El director de El Pajar firma el primer trabajo, un texto en torno a lo que podríamos llamar la cultura del agua y sus aledaños, en la que se inserta la mención a los cabuqueros y en especial a don Marcelino Delgado citada más arriba. El tenaz y laborioso José Guillermo Rodríguez aporta la biografía de dos palmeros ilustres, un hombre de iglesia: José de Arce, y un hombre de armas: Francisco Díaz Pimienta, hijo. De verdadera primicia, tal como él declara, podemos calificar el artículo de Alejandro Moreno en torno al cuchillo canario y su ajedrezado, terreno éste, el de la cuchillería, que pasa por ser quizá uno de los que menos bibliografía puede ofrecernos hoy día. Hacia la historia prehispánica nos acerca Francisco Peinado con un texto en torno al Monasterio de Cuatro Puertas en Telde, Gran Canaria, y Antonio Perdomo traza paralelismos entre las agriculturas canaria y caboverdiana, asunto éste que revela el especial interés suscitado especialmente en los últimos años alrededor de la caracterización de la Macaronesia y que vuelve a encararnos decididamente con nuestra africana geografía. Varios trabajos hacen referencia expresa al importante papel jugado en los mismos por informantes que oralmente han aportado el grueso de la información manejada. Tal es el caso, por ejemplo, del artículo que aborda la realidad de los pajares o casas pajizas de Anaga, de Yaiza González, los hornos de brea y peguerías de distintas comarcas de Tenerife, de Francisco Hernández, y la confección de rosetas en la isla de Lanzarote, de Pedro Quintana. Este último artículo se refiere, explícitamente, a la figura de la conejera Lila González. El reconocimiento y dignidad otorgados a estas fuentes revela, sin dudas, una sensibilidad que, junto con el rigor y el esfuerzo, debe tener consigo todo aquel que se adentre en estas sendas de la investigación en torno a la cultura popular.
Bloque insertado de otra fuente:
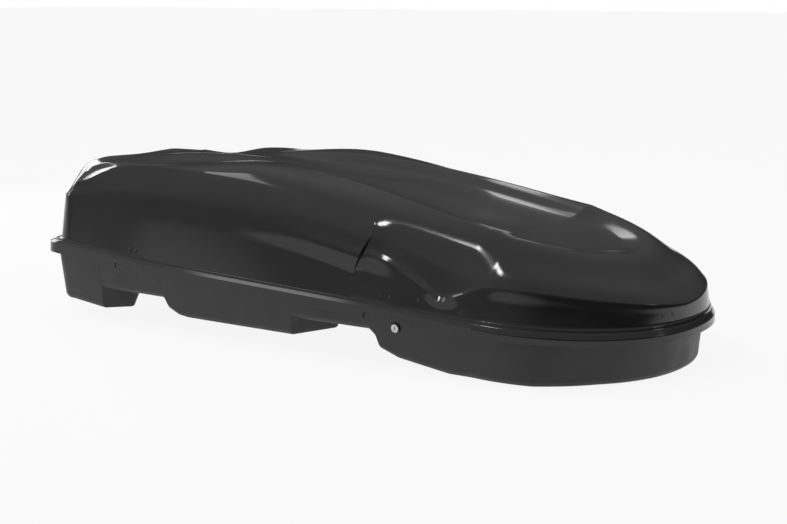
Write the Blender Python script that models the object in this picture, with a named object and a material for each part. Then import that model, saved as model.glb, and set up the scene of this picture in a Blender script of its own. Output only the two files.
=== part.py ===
"""Roof box: a moulded base tub with a side-opening lid, seen with its nose towards +X.

Frame: metres, +X to the nose, -Y to the side that opens, +Z up. The origin lies under the middle of
the box, at the height of the lowest point of the base.
"""
import math

import bmesh
import bpy
import numpy as np
from mathutils import Matrix, Vector
from mathutils.bvhtree import BVHTree

# Overall size of the box, rim included
LENGTH = 1.92
WIDTH = 0.842
RIM_HEIGHT = 0.176
RIM_FALL = 0.039

# Plan outline of the rim
NOSE_LENGTH = 0.44
NOSE_POWER = 2.18
REAR_WIDTH = 0.754
REAR_BOW = 0.02
CORNER_DEPTH = 0.09
CORNER_RADIUS = 0.07

# Lid shell
LID_WALL = 0.004
FOOT_INSET = 0.015
REAR_FOOT_INSET = 0.028
BAND_DROP_SIDE = 0.013
BAND_DROP_NOSE = 0.023
LIP_BOTTOM = 0.041
GRIP_LIFT = 0.015
BLADE_PROUD = 0.007
BLADE_CUT = 2.763
CUT_WIDTH = 0.0015

# Base shell
BASE_WALL = 0.004
RIM_CLEARANCE = 0.0012
WALL_INSET = 0.027
WALL_DRAFT = 0.017
DRAFT_DEPTH = 0.13
FLOOR_INSET = 0.045
BAR_LEVEL = 0.088
POD_LEVEL = 0.040
REAR_POD_LEVEL = 0.027
POD_CHAMFER = 0.011
MID_POD_WIDTH = 0.14
REAR_POD_WIDTH = 0.062
POD_SLOPE = 0.03
POD_SKEW = 0.045

# Hinges on the far side
HINGE_STATIONS = (2.32, 2.64, 2.96)
HINGE_DROP = 0.050
HINGE_INSET = 0.0075
HINGE_WIDTH = 0.060
KNUCKLE_RADIUS = 0.0045
HINGE_PIN_RADIUS = 0.002
HINGE_PLATE = 0.0015
HINGE_LEAF_HEIGHT = 0.026
LID_OPENING = 55.0

# Lock and locking bar on the near side
LOCK_STATION = 2.855
LOCK_DROP = 0.062
LOCK_FACE_RADIUS = 0.0138
BARREL_RADIUS = 0.0105
BARREL_LENGTH = 0.034
KEY_SLOT_LENGTH = 0.010
KEY_SLOT_WIDTH = 0.0022
BAR_HEIGHT = 0.020
BAR_THICKNESS = 0.003
BAR_INSET = 0.056
BAR_DROP = 0.044
CAM_THROW = 0.0127
CAM_PIN_RADIUS = 0.003
CAM_SLOT_CLEARANCE = 0.0006
LOCK_TURN = 90.0
HOOK_STATIONS = (2.24, 2.52, 2.80)
HOOK_REACH = 0.020
HOOK_HEIGHT = 0.014
STRIKER_WIDTH = 0.012
STRIKER_THICKNESS = 0.003
GUIDE_STATIONS = (2.185, 2.60, 2.94)
GUIDE_WIDTH = 0.014
GUIDE_WALL = 0.002

# Lid stays at the nose and at the rear, set back from the ends of the box
STAY_FRONT_SETBACK = 0.122
STAY_REAR_SETBACK = 0.092
STAY_PIVOT = (0.205, 0.022)
STAY_REST = (0.530, 0.062)
STAY_RATIO = 1.70
STAY_ARM_WIDTH = 0.018
STAY_ARM_THICKNESS = 0.003
STAY_STUD_RADIUS = 0.004
STAY_PIN_RADIUS = 0.004
STAY_PIN_LENGTH = 0.020
RAIL_BORDER = 0.007
RAIL_THICKNESS = 0.002

# Floor rails and rivets
FLOOR_RAIL_WIDTH = 0.030
FLOOR_RAIL_HEIGHT = 0.012
FLOOR_RAIL_WALL = 0.002
FLOOR_RAIL_Y = 0.15
FLOOR_RAIL_REAR_SETBACK = 0.34
FLOOR_RAIL_NOSE_SETBACK = 0.80
RIVET_RADIUS = 0.0052
RIVET_HEIGHT = 0.0022
RIVET_GAP = 0.0008

# Fits
GAP = 0.0003
WALL_GAP = 0.0011
RUNNING_GAP = 0.0005

# Stations along half the rim: 0 rear middle, 1 and 2 ends of the rear corner, 3 start of the nose, 4 nose tip
CORNER_X = -LENGTH / 2 + CORNER_DEPTH
NOSE_X = LENGTH / 2 - NOSE_LENGTH
FRONT_GRIP = (2.80, 2.963)
REAR_GRIP = (2.172, 2.252)
EDGE = 0.0012


def clear_scene():
    for obj in list(bpy.data.objects):
        bpy.data.objects.remove(obj, do_unlink=True)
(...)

Los artículos firmados a dos manos son el de Aarón y Francisco Javier León, que con un interesante rigor crítico se refieren al patrimonio arquitectónico de Santa Úrsula, y el de María del Pino Rodríguez y Antonio Santana que ofrece una interesantísima reseña de los inicios del turismo en Gran Canaria vinculados al Monte Lentiscal y a la tradición locera de La Atalaya de Santa Brígida, trabajo que viene a decirnos que no todo empezó con el sol y la playa.
En definitiva, la nueva entrega del cuaderno de etnografía canaria El Pajar, aporta nuevos textos que, siempre revisables y ampliables, traen luz a ciertas oscuridades o cambian la perspectiva que siempre las ha iluminado, constituyendo un paso más en el desciframiento del pasado y presente de este pueblo nuestro que tanto necesita encontrarse consigo mismo. Ojalá que la memoria que albergan las páginas de esta revista no sea ceniza del olvido sino que aliente otras investigaciones, nuevas visiones de sus mismos temas, novedosos métodos de análisis… porque la memoria, como el pino canario, siempre reverdece, y de nosotros dependerá que cuando rebrote se encuentre un paisaje como el que tenía, se encuentre una Canarias como la que soñó bajo el humo... o sólo cemento sin memoria.